Few leaders step back from their responsibilities long enough to evaluate how well they balance time between their work and family. But, with the challenges the world has faced over the past two-plus years, if you haven’t done so, it’s essential to stop now and assess what’s most important to you and your family.
It’s the age-old struggle: how do you balance your work and family, so you feel both fulfilled and guilt-free at the same time. Is it possible?
Your typical day could be 8 hours at work and 2 hours commuting, yet family leisure time hasn’t even begun! There aren’t enough hours in the day to balance both family and work, but there are ways to make your life more manageable. With a few simple changes to your schedule and a re-evaluation of your life goals, you can find fulfillment without feeling stretched thin at work or home.
One way to start changing how you approach the limited hours in your day is to evaluate your career path. Ask yourself: “Am I working in a career that I’m truly passionate about? Is the trade-off between work and family worth the time I spend at the office?”
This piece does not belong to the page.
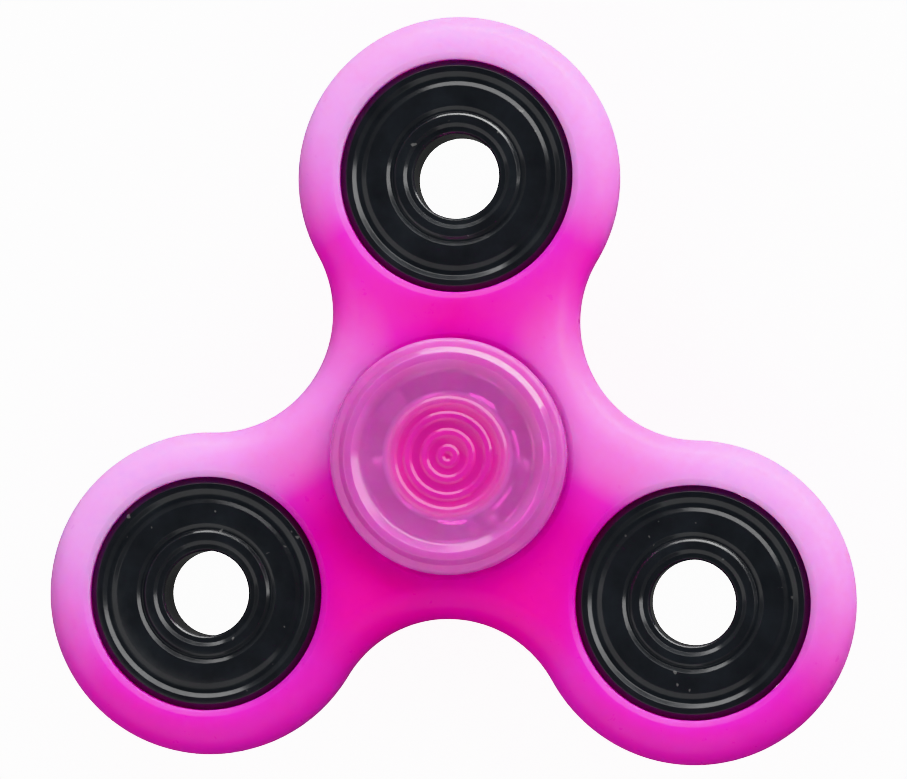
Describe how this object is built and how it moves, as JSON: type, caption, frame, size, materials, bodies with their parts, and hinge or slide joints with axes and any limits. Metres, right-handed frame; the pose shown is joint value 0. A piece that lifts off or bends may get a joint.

Asking yourself these types of questions (at any point in your career) will help you keep your priorities in check. But, of course, the bottom-line question is: am I able to attend to both my work and my family? If not, what needs to happen to find balance? Perhaps this means a career change to allow for more quality time, money, or less overall responsibilities and stress.
Start thinking of all the time and expenses incurred relating to your job. It isn’t just the working hours that take away from your spouse or kids. For example, commuting could cost you a couple of hours a day, while business trips could take away countless hours of valuable time that you could otherwise be spending with your family.
Evaluating these aspects of your job will help you decide whether it’s worth it and, if not, what you could do to change that. For example, you could ask your employer if they would allow you more freedom with your work hours. Or you could ask if your organization would allow you to work from home. You just may be surprised by what you may be able to negotiate!
By evaluating your tasks, you may be able to re-allocate your time and possibly cut down on late nights or early mornings at the office. Another important workplace strategy is to delegate tasks to others.
If you typically try to handle everything in your organization, it’s time to get help by involving others. By delegating responsibilities to team members, you empower them to have a more active role, allowing yourself more time to be home with your family.
You may also want to calculate how much money your family needs to be happy and measure that against how much time you are willing to give to your career.
If your current job never gives you the balance or flexibility you desire, it may mean that you need to consider other career paths. Or, if your current employer won’t allow more vacation time, flexible schedules, or remote work, it may be time to consider a new role in a different organization.
“The key is not to prioritize what’s on your schedule, but to schedule your priorities.”-Stephen R. Covey
Before balancing your work and family life adequately, you must determine what’s most important: money and self-fulfillment or time with your family. Once you know the answer to this question, you’ll better navigate your way to a happy and balanced life.
Is your work and family life in balance?